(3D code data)
───
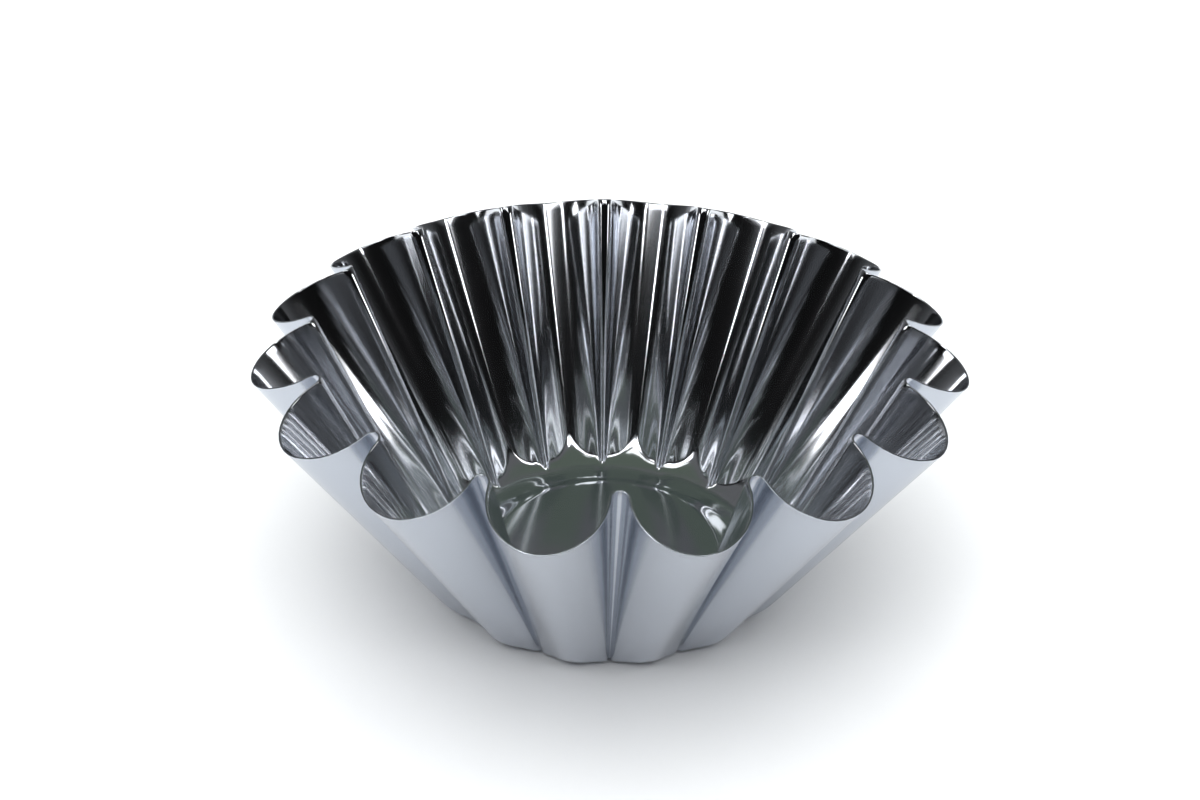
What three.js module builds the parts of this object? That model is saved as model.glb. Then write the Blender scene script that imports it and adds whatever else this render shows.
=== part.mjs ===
// A deep fluted tart pan (brioche tin): one disc of tinplate pressed into a flared, sixteen-fluted cup.
// Millimetres, +Z up. The origin is on the axis, at the underside of the flat base.
import * as THREE from "three";
import { ParametricGeometry } from "three/addons/geometries/ParametricGeometry.js";

const fluteCount = 16;
const sheetThickness = 0.3;

// Radii are to the middle of the sheet. A lobe bulges outwards, and a ridge between two lobes points inwards.
const rimLobeRadius = 60;
const rimRidgeRadius = 50;
const rimRidgeNose = 1.4;
const baseLobeRadius = 31.95;
const baseShoulderRadius = 30.4;
const baseRidgeRadius = 29.5;
const baseDipWidth = 0.5;
const baseCrestPower = 2.5;

// Above 1, the wall's lines lean towards the ridges on their way down.
const gatherPower = 1.3;

// Heights are above the middle of the sheet in the flat base. The cut edge climbs towards each ridge,
// because the blank was round and the ridges lie nearer the axis than the lobes do.
const lobeHeight = 45;
const ridgeRise = 4.8;
const ridgeRisePower = 0.9;

// The base: a large bend into each lobe, a flat ring, a pressed step and a slightly raised middle.
const bendRadius = 9.5;
const stepOuterRadius = 25.8;
const discRadius = 21;
const discRise = 1.1;

// How finely the surface is divided.
const noseSegments = 2;
const flankSegments = 5;
const stepRows = 3;
const bendRows = 3;
const wallRows = 3;

const halfFlute = Math.PI / fluteCount;
const floorLevel = sheetThickness / 2;

// Half a flute at the rim, from the ridge at angle 0 to the lobe's crest: a small nose arc, then a large
// lobe arc tangent to it. The two centres lie a sum of radii apart, which fixes the lobe's radius.
function fluteSection(lobeRadius, ridgeRadius, noseRadius) {
  const noseCentre = ridgeRadius + noseRadius;
  const gap = (r) => {
    const lobeCentre = lobeRadius - r;
    const apart = lobeCentre ** 2 + noseCentre ** 2 - 2 * lobeCentre * noseCentre * Math.cos(halfFlute);
    return apart - (r + noseRadius) ** 2;
  };
  const arcRadius = gap(0) / (gap(0) - gap(1));
  const lobeCentre = lobeRadius - arcRadius;
  const lobeX = lobeCentre * Math.cos(halfFlute);
  const lobeY = lobeCentre * Math.sin(halfFlute);
  const turn = Math.atan2(lobeY, lobeX - noseCentre);
  return { arcRadius, lobeX, lobeY, noseCentre, noseRadius, turn };
}

// A point of the section: share runs from 0 at the ridge to 1 where the arcs meet and 2 at the crest.
function sectionPoint(section, share) {
  if (share <= 1) {
    const angle = Math.PI + (section.turn - Math.PI) * share;
    const x = section.noseCentre + section.noseRadius * Math.cos(angle);
    return new THREE.Vector2(x, section.noseRadius * Math.sin(angle));
  }
  const start = section.turn - Math.PI;
  const angle = start + (halfFlute - start) * (share - 1);
  const x = section.lobeX + section.arcRadius * Math.cos(angle);
  return new THREE.Vector2(x, section.lobeY + section.arcRadius * Math.sin(angle));
}

const rimSection = fluteSection(rimLobeRadius, rimRidgeRadius, rimRidgeNose);
const rimPoint = (share) => sectionPoint(rimSection, share);

// The same place at the base, in polar form: a low lobe, which is a raised cosine to a power, and a narrow
// dip at the ridge.
function basePoint(share) {
  const angle = halfFlute * (rimPoint(share).angle() / halfFlute) ** gatherPower;
  const crest = ((1 - Math.cos((Math.PI * angle) / halfFlute)) / 2) ** baseCrestPower;
  const dip = Math.exp(-(((angle * baseShoulderRadius) / baseDipWidth) ** 2));
  const lobe = (baseLobeRadius - baseShoulderRadius) * crest;
  const radius = baseShoulderRadius + lobe - (baseShoulderRadius - baseRidgeRadius) * dip;
  return new THREE.Vector2(radius * Math.cos(angle), radius * Math.sin(angle));
}

// A point of an outline in any of the flutes: place runs from 0 to 4 over a flute, ridge to crest to ridge.
function aroundPoint(outline, place) {
  const flute = Math.floor(place / 4);
  const within = place - 4 * flute;
  const point = outline(within <= 2 ? within : 4 - within);
  if (within > 2) point.y = -point.y;
  const ridge = within <= 2 ? flute : flute + 1;
  return point.rotateAround(new THREE.Vector2(), 2 * halfFlute * ridge);
}

// Height of the bend's arc at a radius. It leaves the floor level and meets the lobes' crest line tangent.
const wallLean = Math.atan2(lobeHeight, rimLobeRadius - baseLobeRadius);
const bendStart = baseLobeRadius - bendRadius * Math.tan(wallLean / 2);
const bendEnd = bendStart + bendRadius * Math.sin(wallLean);
function bendHeight(radius) {
  const reach = THREE.MathUtils.clamp(radius, bendStart, bendEnd) - bendStart;
  return bendRadius - Math.sqrt(bendRadius ** 2 - reach ** 2);
}

// Height of the pressed step: level outside, level and raised inside, an S between.
function stepHeight(radius) {
  return discRise * (1 - THREE.MathUtils.smoothstep(radius, discRadius, stepOuterRadius));
}

// Its rise for each millimetre outwards, which is the slope of the same S.
function stepSlope(radius) {
  const width = stepOuterRadius - discRadius;
  const share = THREE.MathUtils.clamp((radius - discRadius) / width, 0, 1);
  return (-6 * discRise * share * (1 - share)) / width;
}

// The wall is ruled: a straight line from the cut edge down to the base's outline.
function wallPoint(place, drop) {
  const top = aroundPoint(rimPoint, place);
  const foot = aroundPoint(basePoint, place);
  const inset = Math.max(rimLobeRadius - top.length(), 0) / (rimLobeRadius - rimRidgeRadius);
  const height = lobeHeight + ridgeRise * inset ** ridgeRisePower;
  const flat = top.lerp(foot, drop);
  return new THREE.Vector3(flat.x, flat.y, height * (1 - drop));
}

// How far down its line the wall meets the bend. Past the bend's end there is only wall.
function meetingDrop(place) {
  let low = 0;
  let high = 1;
  for (let pass = 0; pass < 40; pass++) {
    const middle = (low + high) / 2;
    const point = wallPoint(place, middle);
    const radius = Math.hypot(point.x, point.y);
    if (radius > bendEnd || point.z > bendHeight(radius)) low = middle;
    else high = middle;
  }
  return low;
}

// Rows run from the centre of the base (0) to the cut edge: disc, step, ring, bend, wall.
const stepFrom = 1;
const ringFrom = stepFrom + stepRows;
const bendFrom = ringFrom + 1;
const wallFrom = bendFrom + bendRows;
const rimRow = wallFrom + wallRows;

// The middle of the sheet, as a function of the place around and the row.
function sheetPoint(place, row) {
  const drop = meetingDrop(place);
  if (row > wallFrom) {
    const climbed = Math.min((row - wallFrom) / wallRows, 1);
    return wallPoint(place, drop * (1 - climbed));
  }
  const foot = wallPoint(place, drop);
  const footRadius = Math.hypot(foot.x, foot.y);
  const stations = [0, discRadius, stepOuterRadius, bendStart, footRadius];
  const rows = [0, stepFrom, ringFrom, bendFrom, wallFrom];
  const part = rows.findIndex((first) => row <= first) || 1;
  const share = (row - rows[part - 1]) / (rows[part] - rows[part - 1]);
  const radius = THREE.MathUtils.lerp(stations[part - 1], stations[part], share);
  const scale = radius / footRadius;
  return new THREE.Vector3(foot.x * scale, foot.y * scale, stepHeight(radius) + bendHeight(radius));
}

// The sheet's upward and inward normal: from the step's slope in the base, and further out from small
// steps along the two directions.
function sheetNormal(place, row) {
  if (row <= bendFrom) {
    const point = sheetPoint(place, row);
    const radius = Math.hypot(point.x, point.y);
    const lean = radius > 0 ? stepSlope(radius) / radius : 0;
    return new THREE.Vector3(-lean * point.x, -lean * point.y, 1).normalize();
  }
  const nudge = 0.02;
  const above = Math.min(row + nudge, rimRow);
  const along = sheetPoint(place, above).sub(sheetPoint(place, row - nudge));
  const across = sheetPoint(place + nudge, row).sub(sheetPoint(place - nudge, row));
  return along.cross(across).normalize();
}

// Places around are spaced so that each ridge's nose and each lobe get their own share of segments.
const segmentsPerFlute = 2 * (noseSegments + flankSegments);
function placeOf(segment) {
  const flute = Math.floor(segment / segmentsPerFlute);
  const within = segment - flute * segmentsPerFlute;
  const mirrored = Math.min(within, segmentsPerFlute - within);
  const share =
    mirrored <= noseSegments ? mirrored / noseSegments : 1 + (mirrored - noseSegments) / flankSegments;
  return 4 * flute + (within === mirrored ? share : 4 - share);
}

// One closed skin: up the inside from the centre of the base, over the cut edge and back underneath.
function panGeometry() {
  const around = fluteCount * segmentsPerFlute;
  const rows = 2 * rimRow + 1;
  const cache = new Map();
  const skin = (u, v, target) => {
    const segment = Math.round((1 - u) * around) % around;
    const step = Math.round(v * rows);
    const key = segment * (rows + 1) + step;
    if (!cache.has(key)) {
      const place = placeOf(segment);
      const inside = step <= rimRow;
      const row = inside ? step : rows - step;
      const offset = (inside ? 1 : -1) * (sheetThickness / 2);
      const point = sheetPoint(place, row).addScaledVector(sheetNormal(place, row), offset);
      point.z += floorLevel;
      cache.set(key, point);
    }
    target.copy(cache.get(key));
  };
  return new ParametricGeometry(skin, around, rows);
}

const tinplate = new THREE.MeshStandardMaterial({ color: 0xc9ccd0, roughness: 0.25, metalness: 1 });
const pan = new THREE.Mesh(panGeometry(), tinplate);
pan.name = "fluted_pan";

const tartPan = new THREE.Group();
tartPan.add(pan);
export default tartPan;
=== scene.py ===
import bpy
import math
import numpy as np
from mathutils import Matrix, Vector


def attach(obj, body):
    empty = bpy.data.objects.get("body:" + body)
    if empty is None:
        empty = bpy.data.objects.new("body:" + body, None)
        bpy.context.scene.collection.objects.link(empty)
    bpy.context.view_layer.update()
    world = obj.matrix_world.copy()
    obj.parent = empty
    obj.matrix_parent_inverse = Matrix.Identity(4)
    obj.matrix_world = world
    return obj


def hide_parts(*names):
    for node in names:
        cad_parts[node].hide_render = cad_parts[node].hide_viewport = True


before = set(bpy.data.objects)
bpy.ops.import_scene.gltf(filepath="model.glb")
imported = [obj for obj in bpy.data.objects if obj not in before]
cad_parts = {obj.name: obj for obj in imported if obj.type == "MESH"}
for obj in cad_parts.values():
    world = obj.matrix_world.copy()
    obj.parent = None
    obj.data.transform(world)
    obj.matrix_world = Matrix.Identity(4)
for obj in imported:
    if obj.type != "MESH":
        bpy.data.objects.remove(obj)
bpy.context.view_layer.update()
print("frame loaded")

# Sizes in millimetres, to the middle of the sheet. A lobe bulges outwards, a ridge points inwards.
pan = {
    "flutes": 16,
    "sheet": 0.3,
    "rimLobe": 60.0,
    "rimRidge": 50.0,
    "rimNose": 1.4,
    "baseLobe": 31.95,
    "baseShoulder": 30.4,  # beside a ridge
    "baseRidge": 29.5,
    "dipWidth": 0.5,       # half the width of the dip that a ridge makes in the base's outline
    "crestPower": 2.5,     # above 1, the lobes are narrower than a cosine wave
    "gather": 1.3,         # above 1, the wall's lines lean towards the ridges on the way down
    "lobeHeight": 45.0,
    "ridgeRise": 4.8,
    "risePower": 0.9,
    "bend": 9.5,
    "stepOuter": 25.8,
    "disc": 21.0,
    "discRise": 1.1,
    "crease": 0.9,         # how far the rounding reaches each way where wall meets bend
    "leastRing": 0.05,     # the least width of the bend before the crease
    "lip": 1.5,            # the top of the wall that flares a little
    "lobeFlare": 0.05,
    "ridgeFlare": 0.25,
    "flareReach": 1.3,     # how far round a ridge its flare goes: 1 is where nose and lobe meet
    "burr": 0.06,          # how far the sheared edge is rounded
}
panGrid = {
    "nose": 6,           # segments over half a ridge's nose
    "lobe": 10,          # and over half a lobe
    "discRows": 5,
    "stepRows": 14,
    "ringRows": 2,
    "bendRows": 8,
    "creaseRows": 8,
    "wallRows": 44,
    "lipRows": 8,
    "edgeRows": 4,
}


# Half a flute: a nose arc, then a lobe arc tangent to it. Their centres lie a sum of radii apart,
# and that condition is linear in the lobe's radius.
def fluteSection(lobe, ridge, nose):
    half = math.pi / pan["flutes"]
    noseAt = ridge + nose

    def gap(r):
        at = lobe - r
        return at**2 + noseAt**2 - 2 * at * noseAt * math.cos(half) - (r + nose) ** 2

    arc = gap(0) / (gap(0) - gap(1))
    lobeX = (lobe - arc) * math.cos(half)
    lobeY = (lobe - arc) * math.sin(half)
    turn = math.atan2(lobeY, lobeX - noseAt)
    section = {"half": half, "turn": turn, "arc": arc, "lobeX": lobeX, "lobeY": lobeY}
    return section | {"nose": nose, "noseAt": noseAt}


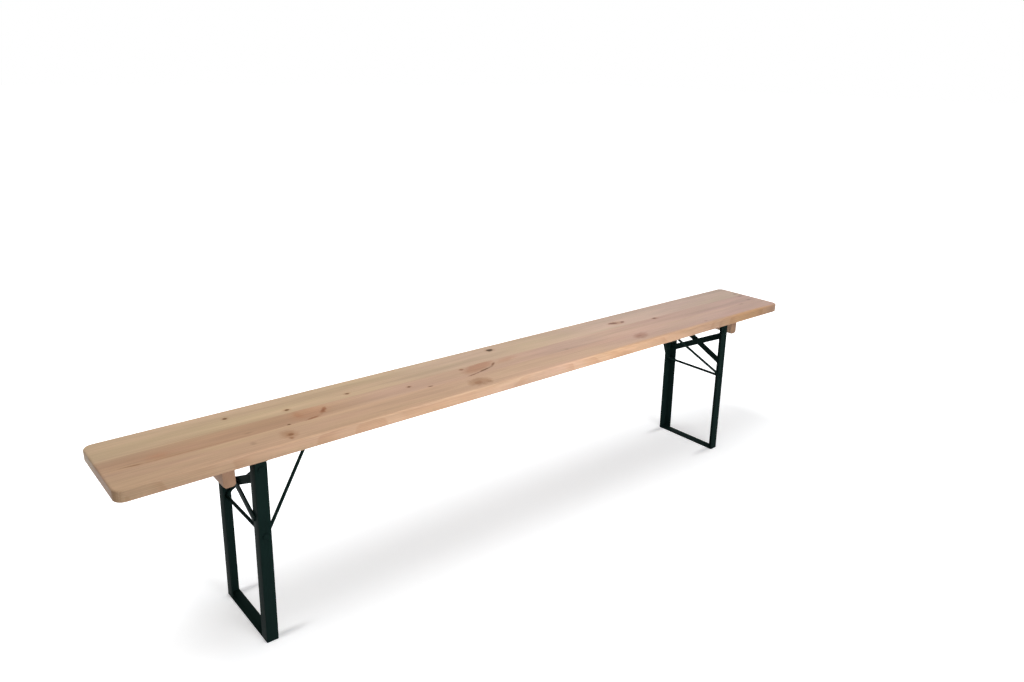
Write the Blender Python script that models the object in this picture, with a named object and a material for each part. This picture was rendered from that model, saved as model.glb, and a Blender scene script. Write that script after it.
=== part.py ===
"""Folding beer bench: an edge-glued seat board on two hinged steel leg frames.

Metres, +Z up, +X along the seat, -Y to the front. The origin is on the floor, under the middle
of the seat. Each leg frame swings inwards about a hinge below the board, and a V-shaped strut
of round bar on the frame snaps into a catch under the board, which locks the frame upright.
"""

import math

import bmesh
import bpy
from mathutils import Matrix, Vector

# Seat board
BOARD_LENGTH = 2.2
BOARD_WIDTH = 0.25
BOARD_THICKNESS = 0.028
SEAT_HEIGHT = 0.485
BOARD_CORNER_RADIUS = 0.022
BOARD_TOP_ROUNDING = 0.005
BOARD_LOWER_ROUNDING = 0.004
FRONT_STAVE_WIDTH = 0.083
MIDDLE_STAVE_WIDTH = 0.064
GLUE_LINE = 0.0003

# Battens across the underside
BATTEN_WIDTH = 0.027
BATTEN_DEPTH = 0.045
BATTEN_INSET = 0.019
BATTEN_FROM_LEG = 0.038
BATTEN_CHAMFER = 0.005
BATTEN_SCREW_SINK = 0.018

# Leg frames of angle steel
FRAME_INSET = 0.008
HINGE_FROM_END = 0.291
LEG_FLANGE = 0.028
LEG_THICKNESS = 0.003
LEG_INNER_FILLET = 0.0015
LEG_TOE_RADIUS = 0.0012
LEG_HEEL_RADIUS = 0.0008
LEG_SPLAY = math.radians(1.0)
HINGE_CLEARANCE = 0.006
SWING_ROUND_ABOVE_HINGE = 0.004
FOOT_BAR_THICKNESS = 0.004
FOOT_BAR_EDGE = 0.0008

# Crossed flat bars in each frame, placed by their ends' drop below the hinge
BRACE_WIDTH = 0.020
BRACE_THICKNESS = 0.003
BRACE_TOP_DROP = 0.023
BRACE_LOW_DROP = 0.122
BRACE_END_INSET = 0.0165

# Hinge brackets of bent sheet
BRACKET_THICKNESS = 0.003
BRACKET_BEND = 0.002
BRACKET_DEPTH = 0.044
BRACKET_INBOARD = 0.013
EAR_CLEARANCE = 0.0006

# Rivets, axle and strut
HINGE_RIVET_RADIUS = 0.004
RIVET_HEAD_RADIUS = 0.0075
RIVET_HEAD_HEIGHT = 0.0032
AXLE_RADIUS = 0.004
AXLE_DROP = 0.163
AXLE_CAP_RADIUS = 0.0072
AXLE_CAP_HEIGHT = 0.0038
AXLE_CAP_DEPTH = 0.0022
ARM_RADIUS = 0.004
ARM_FOOT_LENGTH = 0.0195
ARM_FOOT_BEND = 0.012
PIN_BEND = 0.008
STRUT_REACH = 0.1724
PIN_LENGTH = 0.023

# Catch under the board: a hook of bent strip and a leaf spring
CATCH_WIDTH = 0.012
HOOK_THICKNESS = 0.002
HOOK_BEND = 0.0025
HOOK_BASE_LENGTH = 0.046
HOOK_LIP_LENGTH = 0.007
HOOK_LIP_SLOPE = math.radians(20.0)
PIN_BELOW_BOARD = 0.009
PIN_CLEARANCE = 0.0004
SPRING_THICKNESS = 0.001
SPRING_WIDTH = 0.010
SPRING_BASE_LENGTH = 0.020
SPRING_SLOPE_LENGTH = 0.030
SPRING_NOSE_AHEAD = 0.008
SPRING_NOSE_RISE = 0.0024
SPRING_BEND = 0.002

# Wood screws
SCREW_SHANK_RADIUS = 0.002
SCREW_HEAD_RADIUS = 0.0042
SCREW_HEAD_HEIGHT = 0.0026
SCREW_EDGE = 0.0007
SCREW_BITE = 0.018
SCREW_TIP = 0.004
BRACKET_SCREW_SPACING = 0.020
CATCH_SCREW_FROM_END = 0.010
HOOK_SCREW_SPACING = 0.022

# Gap kept between pieces that touch, and how far a cutting shape runs past what it cuts
FIT_GAP = 0.0003
OVERRUN = 0.002

# Facets round a quarter turn, across the board's rim, and round a whole rod or turned piece
CORNER_STEPS = 5
RIM_STEPS = 3
ROUND_SIDES = 16
SHARP_ANGLE = math.radians(35.0)

# Places that follow from the sizes above
UNDERSIDE = SEAT_HEIGHT - BOARD_THICKNESS
HINGE_X = BOARD_LENGTH / 2 - HINGE_FROM_END
HINGE_DROP = LEG_FLANGE / 2 + HINGE_CLEARANCE
HINGE_Z = UNDERSIDE - HINGE_DROP
LEG_FACE_Y = BOARD_WIDTH / 2 - FRAME_INSET
LEG_INNER_Y = LEG_FACE_Y - LEG_THICKNESS
PIN_Z = UNDERSIDE - PIN_BELOW_BOARD
PIN_X = HINGE_X - STRUT_REACH
SIDES = {"left": -1, "right": 1}
ROWS = {"front": -1, "back": 1}


def clear_scene():
    for old in list(bpy.data.objects):
        bpy.data.objects.remove(old, do_unlink=True)


def make_material(name, colour, roughness, metallic):
    material = bpy.data.materials.new(name)
    material.use_nodes = True
    surface = material.node_tree.nodes["Principled BSDF"]
    surface.inputs["Base Color"].default_value = (*colour, 1)
    surface.inputs["Roughness"].default_value = roughness
    surface.inputs["Metallic"].default_value = metallic
    return material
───
→ **SET EXERCISE**: Retype exactly the lines above, from the one with "const tinplate = new" through the one with "obj.parent = empty", inclusive.

→ **THE SOLUTION**:
const tinplate = new THREE.MeshStandardMaterial({ color: 0xc9ccd0, roughness: 0.25, metalness: 1 });
const pan = new THREE.Mesh(panGeometry(), tinplate);
pan.name = "fluted_pan";

const tartPan = new THREE.Group();
tartPan.add(pan);
export default tartPan;
=== scene.py ===
import bpy
import math
import numpy as np
from mathutils import Matrix, Vector


def attach(obj, body):
    empty = bpy.data.objects.get("body:" + body)
    if empty is None:
        empty = bpy.data.objects.new("body:" + body, None)
        bpy.context.scene.collection.objects.link(empty)
    bpy.context.view_layer.update()
    world = obj.matrix_world.copy()
    obj.parent = empty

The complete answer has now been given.